Ich hoffe das hier ist kein Hype und wenn, dann einer, der niemals endet. Diese Schnelllebigkeit, die Social Media mitsichbringt, lässt Themen häufig dann auch ganz schnell wieder in Vergessenheit raten. Nach dem Anschlag von Hanau, haben sich alle gegen Rechtsextremismus ausgesprochen – das ist jetzt schon wieder in den Hintergrund geraten. Genauso die Systemrelevanten Berufe, die zu Beginn der Corona-Kriste bejubelt wurden. Lasst uns dieses Rassismus-Kritische Denken beibehalten. Wenn in ein paar Wochen wieder alles ist „wie zuvor“, war jeder #blacklivesmatter-Post, jede unterschriebene Petition und jedes Demo-Plakat umsonst. Mindestens genauso wichtig, wie das was man in solchen Situationen verbal äußert, ist sind die Veränderungen des eigenen alltäglichen Handelns.“
Damals reichte mir das Schreiben, um meine Gedanken zu ordnen. Eine Veröffentlichung fühlte sich in dem Moment aus den genannten Gründen nicht richtig an. Heute tut sie es – denn zu diesem Zeitpunkt habe ich die Hoffnung, damit das Thema in den Köpfen derjenigen, die das lesen, vielleicht wieder hochholen zu können.

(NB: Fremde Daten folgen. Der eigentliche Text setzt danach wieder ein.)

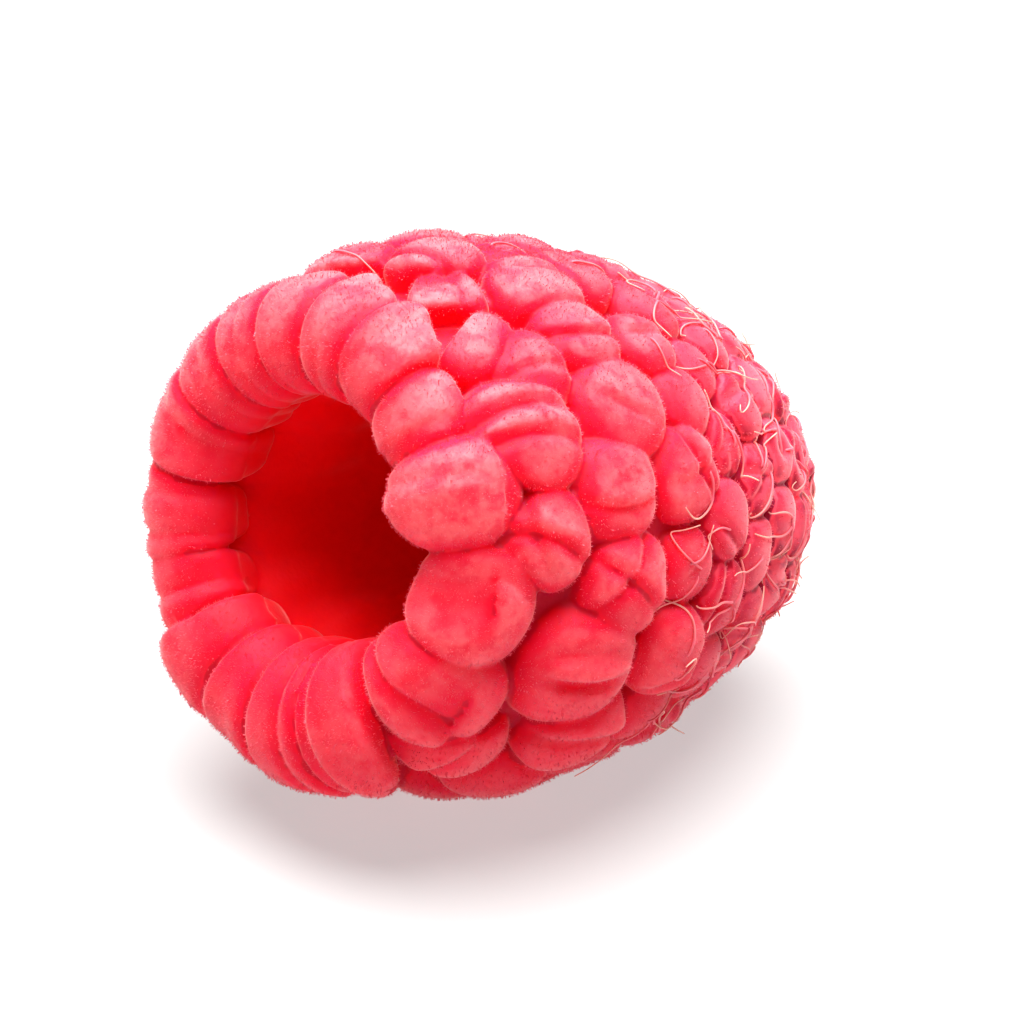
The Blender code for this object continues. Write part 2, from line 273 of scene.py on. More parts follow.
class Seat:
    """The seat, read by the distance over it from the front of the rim: outside is positive."""

    def __init__(self, steps=40):
        self.outline = seat_outline(steps)
        lengths = np.linalg.norm(np.diff(self.outline, axis=0), axis=1)
        along = np.concatenate([[0.0], np.cumsum(lengths)])
        self.along = along - along[np.argmin(self.outline[:, 1])]
        self.tip = self.along[-1]
        self.end = self.along[0]
        slope = np.gradient(self.outline, self.along, axis=0)
        self.slope = slope / np.linalg.norm(slope, axis=1)[:, None]

    def read(self, table, along):
        return np.column_stack([np.interp(along, self.along, column) for column in table.T])

    def radius(self, along):
        return float(np.interp(along, self.along, self.outline[:, 0]))

    def point(self, along, angle, height=0.0):
        """Positions over the seat, with the fruit's axis on Z and the front of the mouth at 0.

        Angles run anticlockwise as seen looking into the mouth.
        """
        slope = self.read(self.slope, along)
        outward = np.column_stack([slope[:, 1], -slope[:, 0]])
        place = self.read(self.outline, along) + outward * np.reshape(height, (-1, 1))
        return np.column_stack([place[:, 0] * np.cos(angle), -place[:, 0] * np.sin(angle), place[:, 1]])

    def nearest(self, spots):
        """Distance over the flank and angle of the seat points nearest to some positions."""
        flank = self.along >= 0
        across = np.hypot(spots[:, 0], spots[:, 1])
        reach = np.hypot(across[:, None] - self.outline[flank, 0], spots[:, 2:] - self.outline[flank, 1])
        return self.along[flank][reach.argmin(axis=1)], np.arctan2(-spots[:, 1], spots[:, 0])

    def raised(self, spots):
        """Height of some positions over the seat, in parts of the height of the drupelets there."""
        across = np.hypot(spots[:, 0], spots[:, 1])
        least, along = np.full(len(spots), np.inf), np.zeros(len(spots))
        for middle, (radius, high) in zip(self.along, self.outline):
            gap = np.hypot(across - radius, spots[:, 2] - high)
            along[gap < least] = middle
            least = np.minimum(least, gap)
        return least / (HEIGHT * width_at(along))


def width_at(along):
    """Drupelets get smaller towards the tip."""
    distance, width = np.array(WIDTHS).T * MM
    return np.interp(along, distance, width)


def turn_to_next(angle):
    """The turn from each drupelet of a row to the next one round."""
    return (np.roll(angle, -1) - angle) % (2 * math.pi)


def crowd(seat):
    """Distance over the seat, angle and width of each drupelet on the flank and the tip."""
    rng = np.random.default_rng(SEED)
    placed = np.array(SET_DRUPELETS) * [MM, math.radians(1), MM]
    placed_spots = seat.point(placed[:, 0], placed[:, 1])
    rows = []
    angle = np.radians([drupelet[0] for drupelet in RIM_DRUPELETS])
    along = FIRST_ROW
    while along < seat.tip - width_at(seat.tip) / 2:
        width = float(width_at(along))
        count = round(2 * math.pi * seat.radius(along) / width)
        if abs(count - len(angle)) > 1:
            angle = angle[0] + 2 * math.pi * np.arange(count) / count
        angle = angle + turn_to_next(angle) / 2
        stray = rng.uniform(-STRAY, STRAY, (2, len(angle))) * width
        spots = seat.point(along + stray[0], angle + stray[1] / seat.radius(along))
        apart = np.linalg.norm(spots[:, None] - placed_spots, axis=2)
        rows.append(spots[(apart > CROWDED * (width + placed[:, 2]) / 2).all(axis=1)])
        along += ROW_PITCH * width
    rows.append(seat.point(np.array([seat.tip]), 0.0))
    return settle(seat, placed, np.vstack(rows))


def settle(seat, placed, spots):
    """Drupelets that are too close push each other apart over the seat, but not the listed ones."""
    placed_spots = seat.point(placed[:, 0], placed[:, 1])
    for _ in range(SETTLE_ROUNDS):
        along, angle = seat.nearest(spots)
        along = np.maximum(along, FIRST_ROW - STRAY * width_at(FIRST_ROW))
        spots = np.vstack([placed_spots, seat.point(along, angle)])
        width = np.append(placed[:, 2], width_at(along))
        away = spots[:, None] - spots[None]
        apart = np.linalg.norm(away, axis=2) + np.eye(len(spots))
        push = np.clip((width[:, None] + width) / 2 - apart, 0, None) / apart
        np.fill_diagonal(push, 0)
        spots = spots + SETTLE_STEP * (push[:, :, None] * away).sum(axis=1)
        spots = spots[len(placed):]
    along, angle = seat.nearest(spots)
    return np.vstack([placed, np.column_stack([along, angle, width_at(along)])])


def unit_ball(subdivisions):
    """Points and triangles of an even ball of radius 1."""
    ball = bmesh.new()
    bmesh.ops.create_icosphere(ball, subdivisions=subdivisions, radius=1.0)
    points = np.array([vert.co[:] for vert in ball.verts])
    faces = np.array([[vert.index for vert in face.verts] for face in ball.faces])
    ball.free()
    return points, faces


def fold(ways, facing, offset, bend, reach, depth):
    """A groove across a drupelet with a low swell beside it, as a change of its size."""
    facing = math.radians(facing)
    across = ways[:, 0] * math.cos(facing) + ways[:, 1] * math.sin(facing)
    along = ways[:, 1] * math.cos(facing) - ways[:, 0] * math.sin(facing)
    line = across - offset - bend * along**2
    height, beside, wide = BANK
    groove = np.exp(-((line / GROOVE) ** 2)) - height * np.exp(-(((line - beside) / wide) ** 2))
    on_top = np.clip(2 * ways[:, 2], 0, 1)
    return -FOLD_STRENGTH * depth * groove * np.exp(-((along / reach) ** 4)) * on_top


def dent(ways, facing, offset, radius, depth):
    """A shallow hollow in a drupelet, as a change of its size."""
    facing = math.radians(facing)
    apart = np.hypot(ways[:, 0] - offset * math.cos(facing), ways[:, 1] - offset * math.sin(facing))
    return -DENT_STRENGTH * depth * np.exp(-((apart / radius) ** 3)) * np.clip(2 * ways[:, 2], 0, 1)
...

In dieser Debatte finde ich es als Weiße aber immer noch am wichtigsten, denjenigen zuzuhören, die wissen, wie sich Rassismus anfühlt. Aus diesem Grund möchte ich hier nochmal, genau wie ich es in meinem einzigen Instagram-Post zu dem Thema getan habe, das Buch „exit racism“ von Tupoka Ogette empfehlen – das hilft unglaublich dabei, ein Gespür für Alltagsrassismus zu entwickeln. Außerdem kann ich mein Lieblingsbuch des Jahres „Sprache und Sein“ von Kübra Gümüsay sehr empfehlen– hier wird dargestellt inwiefern unser täglicher Sprachgebraucht rassistisch oder sexistisch sein kann.
Wenn ihr weitere Empfehlungen bezüglich Büchern, Podcasts, Dokumentationen oder Sonstigem zu dem Thema habt, schreibt sie gerne in die Kommentare. Wir müssen dafür sorgen, dass diese Bewegung nicht zum Stillstand kommt!